O sentido geral desses truques de linguagem é criar, segundo os autores, a imagem de que o “nosso” banho de sangue é “construtivo”, benigno. Não se fala em mortes, massacres. Como nos casos da Indonésia, da Guatemala, do Vietnã, admite-se falar em “reajustamentos”, ou no máximo em “mudanças dramáticas” ou “acontecimentos dramáticos” que estão sempre em função de alguma “segurança” coletiva.

Mas o livro de Chomsky e Herman não pretende ser um livro episódico. Seu objetivo geral é o de demonstrar que é impossível levar a efeito (patrocinar ou auxiliar diretamente) massacres de populações inteiras e justifica-los de modo tão “eficaz” e similar para diferentes situações (Guatemala, Indonésia, Vietnã...) sem que haja um planejamento orquestrado.

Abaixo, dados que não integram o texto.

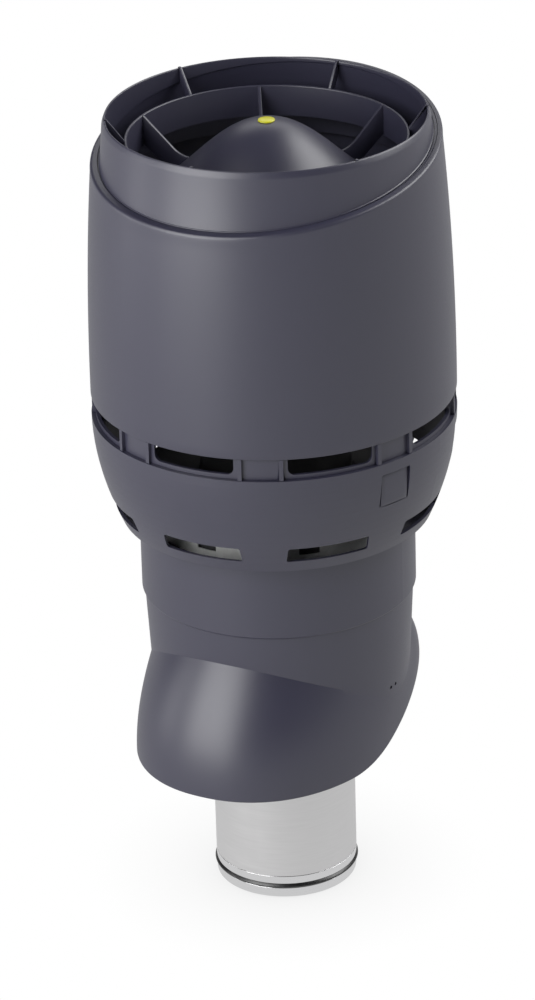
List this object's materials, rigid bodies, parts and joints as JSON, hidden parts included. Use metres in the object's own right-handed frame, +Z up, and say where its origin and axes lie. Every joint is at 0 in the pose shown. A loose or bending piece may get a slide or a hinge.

Em outras palavras, o que o livro deixa claro é que os banhos de sangue reais e suas explicações sofisticadas não são fruto do excesso eventual deste ou daquele comandante, mas sim parte de um planejamento sistemático, de uma política organizada e executada de acordo com padrões até bastante rígidos. O livro se pretende um ensaio sobre a política externa norte-americana, e não apenas um relato sobre atrocidades nos confins do sudeste asiático. Banhos de sangue retrata uma política que pode surgir, de uma ora para outra, em qualquer parte do mundo.